In the entries below, find the line containing "Write the Blender Python" and the line containing "PIN_CLEARANCE = 0.00015". Copy those two lines and everything between them exactly, and only that.

* BEGIN Records supplied *

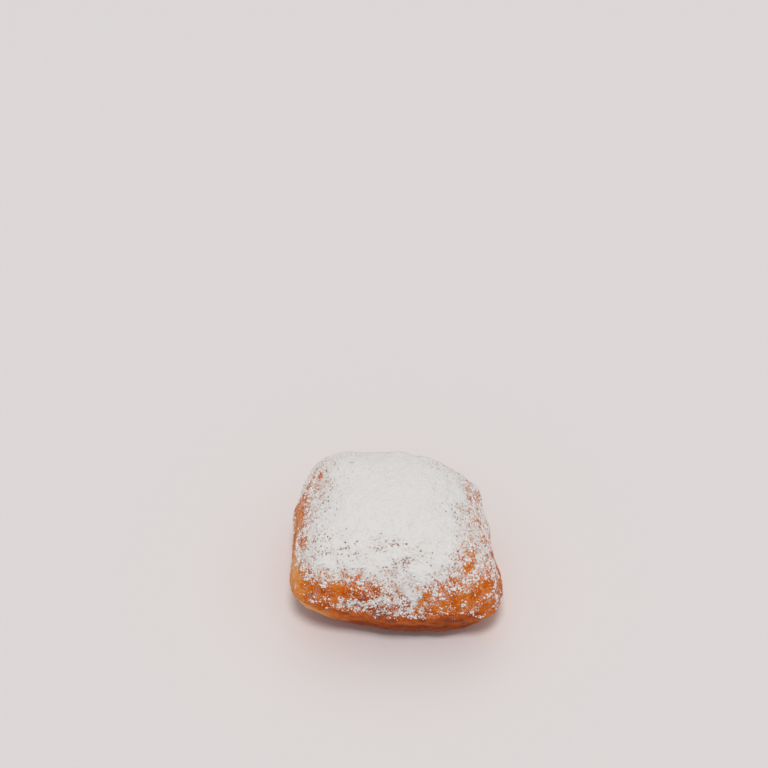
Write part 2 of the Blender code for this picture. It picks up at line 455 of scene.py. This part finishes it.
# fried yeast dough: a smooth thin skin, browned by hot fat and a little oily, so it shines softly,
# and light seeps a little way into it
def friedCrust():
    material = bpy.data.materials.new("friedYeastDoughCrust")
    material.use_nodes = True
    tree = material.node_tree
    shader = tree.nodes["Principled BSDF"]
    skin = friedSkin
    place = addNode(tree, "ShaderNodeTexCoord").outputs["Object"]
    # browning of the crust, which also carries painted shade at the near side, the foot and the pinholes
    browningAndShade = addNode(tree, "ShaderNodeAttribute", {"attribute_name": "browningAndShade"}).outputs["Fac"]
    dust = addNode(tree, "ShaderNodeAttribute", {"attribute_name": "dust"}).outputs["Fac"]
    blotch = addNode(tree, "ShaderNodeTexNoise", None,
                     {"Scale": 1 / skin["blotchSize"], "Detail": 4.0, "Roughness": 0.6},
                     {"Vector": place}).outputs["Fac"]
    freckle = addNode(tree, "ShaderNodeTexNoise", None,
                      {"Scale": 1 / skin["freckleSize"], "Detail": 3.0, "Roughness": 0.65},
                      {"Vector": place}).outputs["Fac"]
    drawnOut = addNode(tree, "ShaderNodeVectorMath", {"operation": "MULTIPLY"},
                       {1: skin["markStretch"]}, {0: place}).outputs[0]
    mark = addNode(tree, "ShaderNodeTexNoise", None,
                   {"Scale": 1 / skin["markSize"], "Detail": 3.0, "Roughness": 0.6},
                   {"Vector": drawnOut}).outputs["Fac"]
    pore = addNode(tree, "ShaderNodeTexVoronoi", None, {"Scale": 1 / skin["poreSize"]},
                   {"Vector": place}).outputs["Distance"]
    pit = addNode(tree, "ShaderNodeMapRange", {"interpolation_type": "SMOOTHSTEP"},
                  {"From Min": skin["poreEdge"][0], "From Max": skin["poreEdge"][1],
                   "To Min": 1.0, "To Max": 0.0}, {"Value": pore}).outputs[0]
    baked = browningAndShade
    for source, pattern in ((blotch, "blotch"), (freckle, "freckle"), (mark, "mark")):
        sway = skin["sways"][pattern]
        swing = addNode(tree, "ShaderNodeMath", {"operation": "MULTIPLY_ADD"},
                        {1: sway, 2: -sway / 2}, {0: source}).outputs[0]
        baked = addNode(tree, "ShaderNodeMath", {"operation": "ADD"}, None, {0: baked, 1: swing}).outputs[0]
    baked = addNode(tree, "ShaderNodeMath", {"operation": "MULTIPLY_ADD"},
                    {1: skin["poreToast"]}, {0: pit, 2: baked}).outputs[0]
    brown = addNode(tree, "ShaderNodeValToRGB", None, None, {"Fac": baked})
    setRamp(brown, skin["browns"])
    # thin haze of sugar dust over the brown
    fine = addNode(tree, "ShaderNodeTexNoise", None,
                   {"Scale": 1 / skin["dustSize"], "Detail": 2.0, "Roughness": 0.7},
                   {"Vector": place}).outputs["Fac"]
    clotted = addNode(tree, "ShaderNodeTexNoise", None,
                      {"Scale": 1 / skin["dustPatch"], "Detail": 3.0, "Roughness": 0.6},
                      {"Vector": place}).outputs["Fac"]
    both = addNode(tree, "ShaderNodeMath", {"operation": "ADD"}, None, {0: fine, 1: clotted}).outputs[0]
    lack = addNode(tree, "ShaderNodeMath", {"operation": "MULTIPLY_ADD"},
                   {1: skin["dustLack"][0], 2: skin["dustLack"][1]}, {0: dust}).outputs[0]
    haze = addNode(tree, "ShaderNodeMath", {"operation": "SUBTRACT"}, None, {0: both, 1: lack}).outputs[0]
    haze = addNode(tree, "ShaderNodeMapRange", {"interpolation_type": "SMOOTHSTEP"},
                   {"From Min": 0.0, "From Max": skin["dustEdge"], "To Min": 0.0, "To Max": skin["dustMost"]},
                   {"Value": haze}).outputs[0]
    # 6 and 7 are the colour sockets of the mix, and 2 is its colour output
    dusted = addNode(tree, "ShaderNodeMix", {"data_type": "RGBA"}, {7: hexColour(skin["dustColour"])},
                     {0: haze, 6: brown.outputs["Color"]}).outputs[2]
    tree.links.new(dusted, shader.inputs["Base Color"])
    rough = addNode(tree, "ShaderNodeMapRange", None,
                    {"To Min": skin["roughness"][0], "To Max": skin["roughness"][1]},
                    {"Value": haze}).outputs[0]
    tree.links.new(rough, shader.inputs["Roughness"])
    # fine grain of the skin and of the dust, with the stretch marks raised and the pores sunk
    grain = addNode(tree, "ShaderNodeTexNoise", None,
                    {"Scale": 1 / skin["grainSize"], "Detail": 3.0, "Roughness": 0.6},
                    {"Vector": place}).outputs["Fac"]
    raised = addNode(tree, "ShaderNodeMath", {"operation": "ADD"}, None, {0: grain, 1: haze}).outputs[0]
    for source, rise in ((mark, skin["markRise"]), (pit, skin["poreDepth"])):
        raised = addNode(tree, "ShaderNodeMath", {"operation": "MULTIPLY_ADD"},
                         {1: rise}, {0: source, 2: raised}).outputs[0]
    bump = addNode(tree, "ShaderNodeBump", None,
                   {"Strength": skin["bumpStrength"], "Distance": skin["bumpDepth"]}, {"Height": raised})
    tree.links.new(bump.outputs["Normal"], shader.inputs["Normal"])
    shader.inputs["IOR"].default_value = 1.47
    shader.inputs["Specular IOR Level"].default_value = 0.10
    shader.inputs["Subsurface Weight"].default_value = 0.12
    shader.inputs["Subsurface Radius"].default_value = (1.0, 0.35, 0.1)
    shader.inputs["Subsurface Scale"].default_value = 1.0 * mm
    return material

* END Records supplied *
* BEGIN Records supplied *

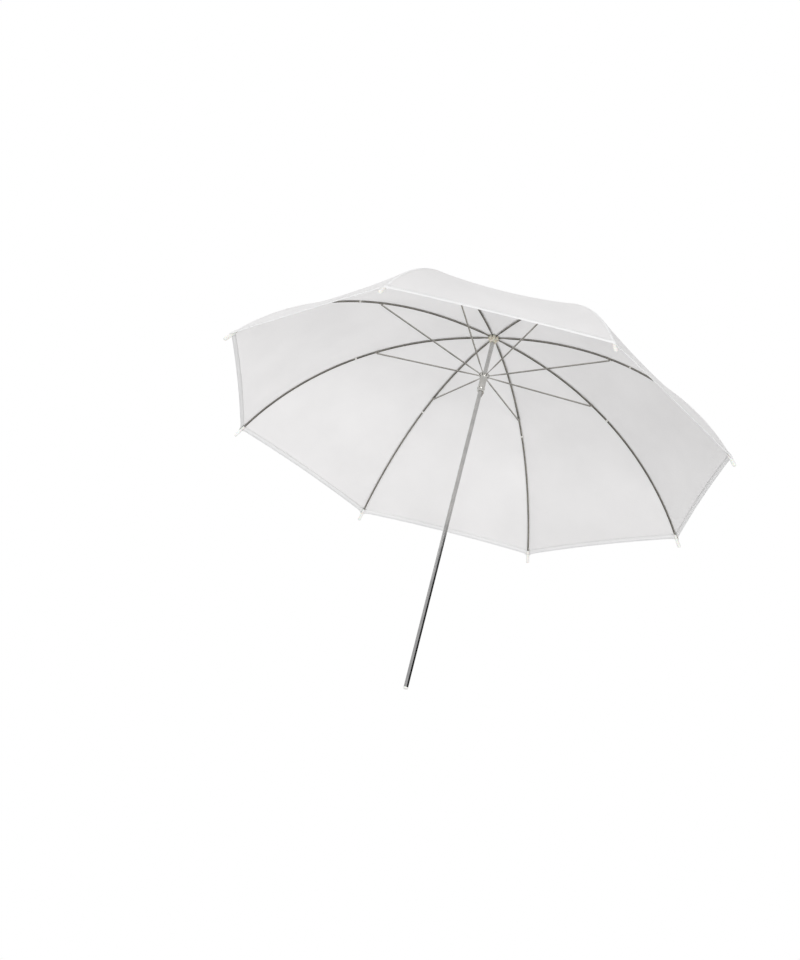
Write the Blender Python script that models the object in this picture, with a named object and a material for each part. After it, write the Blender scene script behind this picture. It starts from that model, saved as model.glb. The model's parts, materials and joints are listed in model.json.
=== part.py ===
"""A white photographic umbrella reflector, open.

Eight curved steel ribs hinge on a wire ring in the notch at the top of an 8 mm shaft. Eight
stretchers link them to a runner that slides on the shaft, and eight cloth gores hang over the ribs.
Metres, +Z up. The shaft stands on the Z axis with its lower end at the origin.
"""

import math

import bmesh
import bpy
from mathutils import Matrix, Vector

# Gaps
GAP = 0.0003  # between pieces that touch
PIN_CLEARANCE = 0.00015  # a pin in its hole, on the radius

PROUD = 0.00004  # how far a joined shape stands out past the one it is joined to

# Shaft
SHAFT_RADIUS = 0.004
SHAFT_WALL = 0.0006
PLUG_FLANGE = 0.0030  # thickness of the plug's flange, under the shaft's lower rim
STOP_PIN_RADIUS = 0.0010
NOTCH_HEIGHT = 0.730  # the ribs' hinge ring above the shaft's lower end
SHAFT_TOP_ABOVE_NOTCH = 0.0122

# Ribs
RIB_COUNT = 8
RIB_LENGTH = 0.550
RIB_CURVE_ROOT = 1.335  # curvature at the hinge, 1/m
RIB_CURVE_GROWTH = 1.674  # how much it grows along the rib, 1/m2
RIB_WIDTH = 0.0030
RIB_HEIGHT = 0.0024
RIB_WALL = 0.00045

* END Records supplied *

§ **Task output**
Write the Blender Python script that models the object in this picture, with a named object and a material for each part. After it, write the Blender scene script behind this picture. It starts from that model, saved as model.glb. The model's parts, materials and joints are listed in model.json.
=== part.py ===
"""A white photographic umbrella reflector, open.

Eight curved steel ribs hinge on a wire ring in the notch at the top of an 8 mm shaft. Eight
stretchers link them to a runner that slides on the shaft, and eight cloth gores hang over the ribs.
Metres, +Z up. The shaft stands on the Z axis with its lower end at the origin.
"""

import math

import bmesh
import bpy
from mathutils import Matrix, Vector

# Gaps
GAP = 0.0003  # between pieces that touch
PIN_CLEARANCE = 0.00015  # a pin in its hole, on the radius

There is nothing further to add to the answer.